Re:ST3000DM001? In a DATA CENTER? by brianwski · 2016-05-18 06:40 · Score: 5, Informative

> What ... is this company doing using consumer hard drives in a ... data center? .... they will fall out of an array every time there's a URE

Brian from Backblaze here. You assume we use RAID (inside of one computer), which is incorrect. We wrote our own layer where any one piece of data is Reed Solomon encoding across 20 different computers in 20 different locations in our datacenter (which is using some of the excellent ideas from RAID and ditching some of the parts that don't work well in our particular application). Our encoding happens to be 17 data drives plus 3 parity. We can make our own decisions about what to do with timeouts. When doing reads, we ask all 20 computers for their piece, and THE FIRST 17 THAT RETURN are used to calculate the answer. Now if one of the computers does not respond at all we send a data center tech to replace it. But if it was just momentarily slow a few times a day we let it be (we don't eject it from the Reed Solomon Group).

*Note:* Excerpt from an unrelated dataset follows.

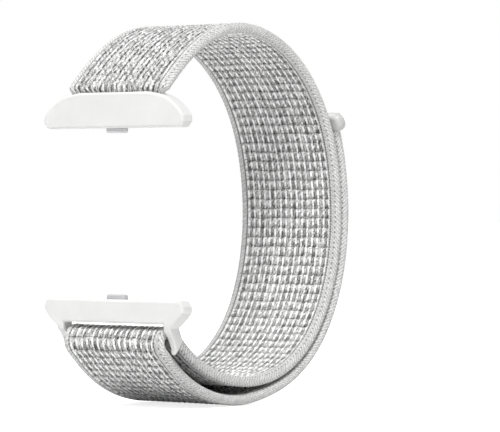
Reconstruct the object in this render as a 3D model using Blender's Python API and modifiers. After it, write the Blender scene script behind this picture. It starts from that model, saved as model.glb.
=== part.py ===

> These drives are only meant to be powered on a few hours a day and consumer workload duty cycles

I think a really interesting study would be to power a few thousand drives up once per day for an hour and shut them down. Compare it to a control group of the same drives left on so their temperature did not fluctuate. See which ones last longer without failure. I honestly don't have the answer. (Really, I don't.) What I do know is that Backblaze has left 61,590 hard drives continuously spinning, most of these are often labeled as "consumer drives", and that the vast majority of drives last so long that we copy the data off onto massively more dense drives (like copying all the data off a 1 TByte drive into an 8 TByte drive) not because the 1 TByte fails, but because it ECONOMICALLY MAKES SENSE. An 8 TByte drive takes less electricity per TByte, takes 1/8th the rack space rental, etc. So Backblaze honestly wouldn't care if the "Enterprise Drives" lasted 10x as long in our environment-> we would STILL replace them at the same moment.